● Goal: Go from the first line to the line with "i0=factor, i6=a, i7=b).outputs[2]" and return those lines verbatim, ends included.

● Provided data:
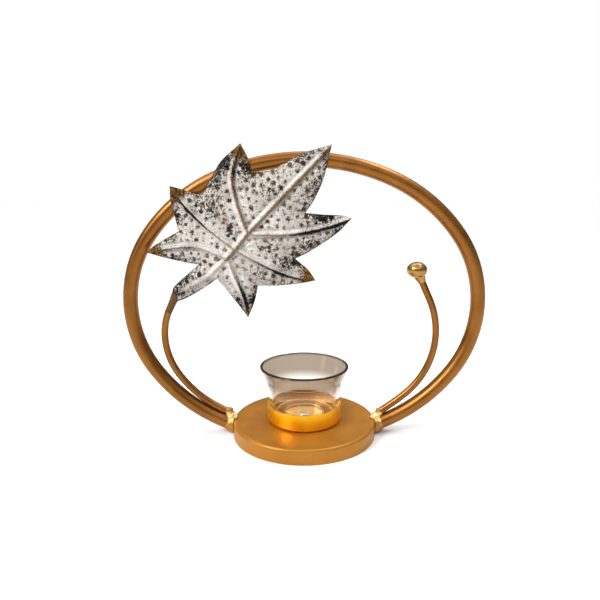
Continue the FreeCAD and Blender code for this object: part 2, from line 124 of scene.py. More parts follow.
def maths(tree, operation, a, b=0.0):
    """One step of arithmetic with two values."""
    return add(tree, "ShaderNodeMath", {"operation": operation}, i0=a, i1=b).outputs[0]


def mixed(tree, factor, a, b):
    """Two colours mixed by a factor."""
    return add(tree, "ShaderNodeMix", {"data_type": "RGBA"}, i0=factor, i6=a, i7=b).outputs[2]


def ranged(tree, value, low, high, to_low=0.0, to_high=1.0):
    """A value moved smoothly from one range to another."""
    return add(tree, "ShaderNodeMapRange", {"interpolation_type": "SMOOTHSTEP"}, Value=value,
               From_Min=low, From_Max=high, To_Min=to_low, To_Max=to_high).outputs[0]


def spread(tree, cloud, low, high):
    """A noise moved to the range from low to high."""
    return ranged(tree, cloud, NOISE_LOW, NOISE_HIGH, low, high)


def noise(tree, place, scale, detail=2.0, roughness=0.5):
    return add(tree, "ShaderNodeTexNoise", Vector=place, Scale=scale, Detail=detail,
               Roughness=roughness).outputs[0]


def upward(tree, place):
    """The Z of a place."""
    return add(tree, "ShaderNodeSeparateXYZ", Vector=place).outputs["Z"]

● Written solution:
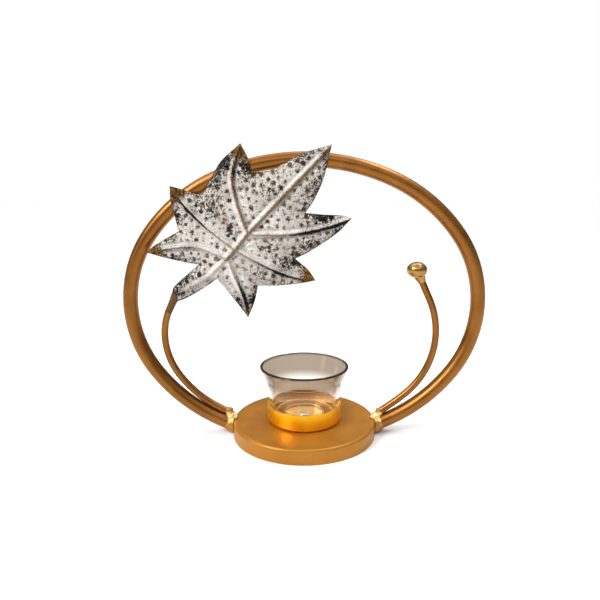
Continue the FreeCAD and Blender code for this object: part 2, from line 124 of scene.py. More parts follow.
def maths(tree, operation, a, b=0.0):
    """One step of arithmetic with two values."""
    return add(tree, "ShaderNodeMath", {"operation": operation}, i0=a, i1=b).outputs[0]


def mixed(tree, factor, a, b):
    """Two colours mixed by a factor."""
    return add(tree, "ShaderNodeMix", {"data_type": "RGBA"}, i0=factor, i6=a, i7=b).outputs[2]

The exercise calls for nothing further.